Timelines
The European history of Ipswich began with the exploration of the Bremer River in 1827 by Captain Patrick Logan, the commandant of the convict settlement at Brisbane. He discovered hills of limestone along the banks of the Bremer, and in the following year, sent an overseer and five convicts to quarry limestone and erect a lime-burning kiln. This settlement was known as Limestone Station. The convict period began in 1827 and lasted for fifteen years. It was initially little more than a convict camp for supplying lime and sheep for Brisbane’s needs. However, in 1842 a site for a town was surveyed.
In 1842, following the opening up of the region to free settlement, Limestone Station was transformed into a town and the following year it was renamed Ipswich. Being at the intersection of routes to the Darling Downs and Upper Brisbane Valley gave Ipswich strategic significance and for a time townspeople and graziers alike hoped that it would become the capital port on the river. However after Queensland separated from New South Wales, Brisbane leapt ahead and became the new state’s capital city.

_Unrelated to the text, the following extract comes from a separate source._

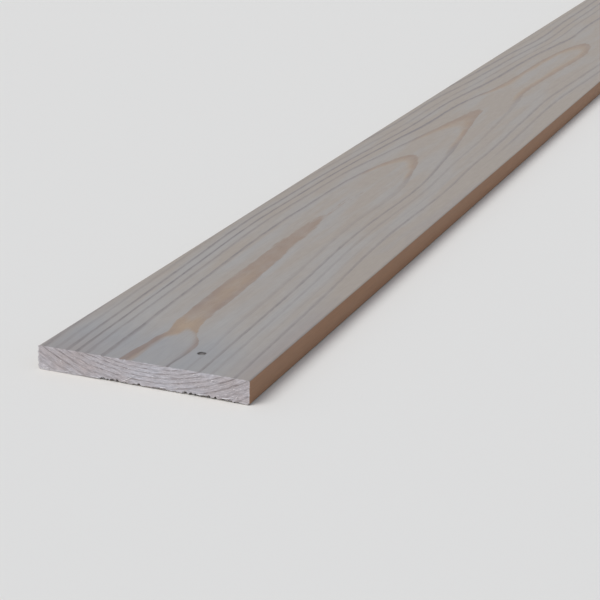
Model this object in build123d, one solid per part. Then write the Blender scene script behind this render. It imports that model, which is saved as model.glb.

While the colony of Queensland was struggling for independence, so too was the fledgling settlement of Ipswich, which gained municipal status in 1860. In the early 1860s, the first railway line in Queensland began construction and by 1865 the line from Ipswich to Bigge’s Camp (later known as Grandchester) was officially opened. However, it was another decade before the line between Ipswich and Brisbane was completed. But for the shortage of cotton during the American Civil War, the town might have been seriously hindered, due to droughts, floods, high unemployment and depression which the people of Ipswich faced in the late 1860s.
Because of the demand for local produce and manufacturers, Ipswich was commercially buoyant by the end of the 1870s and enjoyed prosperity during the boom of the 1880s. As coal was required for the increasing number of steam engines employed in boats, trains, mills and works, there was a remarkable growth of mining to the north and east of the town from the mid-1870s onwards, swelling the population of the Ipswich area.
By the 1870s, however, America had regained its economic impetus, so that local farmers turned increasingly to dairy farming. In 1893 floods and severe economic depression were once again having a serious effect on the Ipswich area. Nevertheless, Ipswich was partially insulated by its diversified economy.